While helping others fight cancer, Doc Werlin finds romance and an ally in business coach Andrea Nierenberg

We all know, are or have been someone who’s been hit by cancer.  Sarasota financial columnist Doc Werlin has faced more than his share.  Doc’s wife, brother and brother’s wife all died of the disease; Doc has faced two bouts with different cancers.  He decided to do something about it.

Before Covid, Doc organized two events, Coming Together Against Cancer (CTAC).  He brought leading cancer physicians to Sarasota to speak.  He invited the public to attend and to donate whatever they could to the cancer organization they preferred.  Doc also supports Team Tony, a Sarasota facility that matches cancer patients with survivors of the same or similar disease.  Team Tony was begun by Doc’s friend Tony McEachern, who has survived five surgeries for brain cancer, and Tony’s friend Lori Keyser.

Doc was born in Houston to Joseph Werlin, a founding professor of the U. of Houston, and Rosella Werlin, a well-known journalist. In the 1920s, Rosella interviewed Al Capone for the Chicago Sun Times.  “He wasn’t the friendliest person,” she later recalled.  She interviewed Goldie Myerson, a schoolteacher who’d just returned from eight years on a kibbutz in Palestine and became Golda Meir, the 4th prime minister of Israel.  Rosella’s chutzpah was written up in a column by motivational speaker Dale Carnegie.

Doc’s real name is Ernest, after WWII broadcaster Ernie Pyle, one of the first to speak up for the common foot soldier.  Doc earned an MA and an MBA from the U. of Michigan, attended Oxford on a Rotary scholarship, was a partner at Morgan Stanley.

Doc met his late wife, Dr.
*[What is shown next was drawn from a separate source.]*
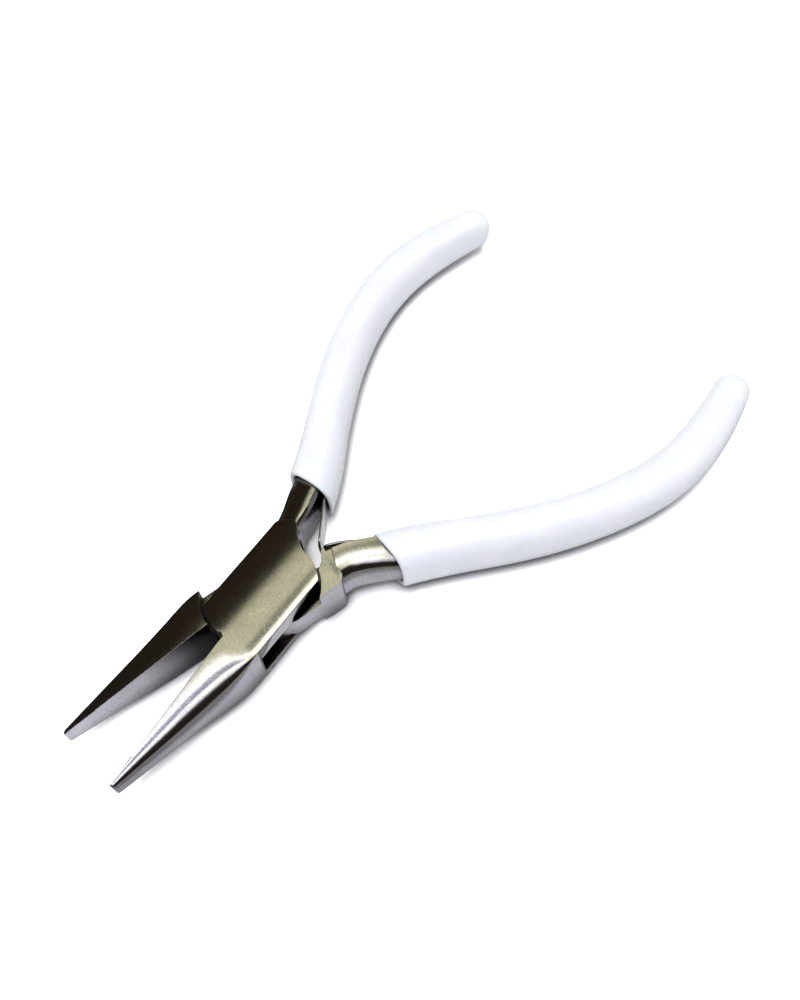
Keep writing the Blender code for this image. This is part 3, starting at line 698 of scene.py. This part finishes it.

Eloise Werlin, at the U. of M.  She became a clinical and developmental psychologist.  She died in 2011 of breast cancer.  In 2014, Doc endowed a park overlooking the bay in Sarasota in Eloise’s name.  The site was the location for CTAC public lectures.

Having been a widower for several years, Doc decided to try Match.com.  Coincidentally, so did author, speaker and business coach Andrea Nierenberg, a dynamo like Doc’s mother.  Andrea had a long career in consulting.  She worked for Avon, Saks Fifth Avenue and Amway, among others, in advertising and media, teaching relationship skills “that impact the bottom line,” she says.  A promotional magazine publisher, she was a Dale Carnegie instructor at night.

31 years ago, a car accident and resulting collapsed lung changed Andrea’s focus.  She began walking five miles a day and became a vegan.  She took up ballroom dancing.  She became more trusting of her intuition.  Moving to Sarasota in 2014, she continues some corporate consulting and Amway distribution.  She also became an intuitive reader/psychic for the New Age book and gift shop Elysian Fields.

Like Rosella, Andrea excels at creating opportunities.  She was developing a skit for Sarasota’s Lifelong Learning Center.  To include a bit about internet dating, she decided to try it.  She went on Match.com, saying to a friend, “The worst that can happen is I’ll meet a creep.  It’ll be good material.”

She got lucky.  On her second Match.com date, a year ago at the start of Covid, Andrea met Doc.  They’ve been a couple ever since.

Andrea’s a big believer in hand-written personal notes.  She contends the practice has resulted in jobs and positions she might not otherwise have gotten.  She’s kept a log of the hand-written notes she’s sent out over the years.  At last count: over 22,000.  After our lunch at the Sarasota Yacht Club she proved her point, sending me two hand-written notes.  I was impressed not only with the speed of her response but also seeing her note cards have her email and website printed on the back.

I can personally attest to the power of the hand-written note.  As a teen in the 1960s, I applied for a job as an elite salesperson on the Detroit Saks Fifth Avenue College Board.  Saks then had a beautiful branch store on the first two levels of the Albert Kahn Building (formerly New Center Building) caddie-corner from the Fisher Building.   This was in the days when girls’ college wardrobes included blouses and skirts and intact sweaters, well before torn jeans and t-shirts became de rigueur.  Although I didn’t get the job, I sent a thank you note to the person who interviewed me.  The girl who got the job turned out to be unable to take it.  My note had impressed my interviewer, and she called.  I enjoyed a fun summer with my photo and school affiliation (U of M) featured on a poster displayed in the Junior department and a similar position in Saks flagship New York store the summer after.

Thanks, Doc and Andrea, for all you both do to make the world a better place.  Thanks, Andrea, for the notes.  I’m sure you’re right about your cursive commitment.  But I confess: these days it’s email for me.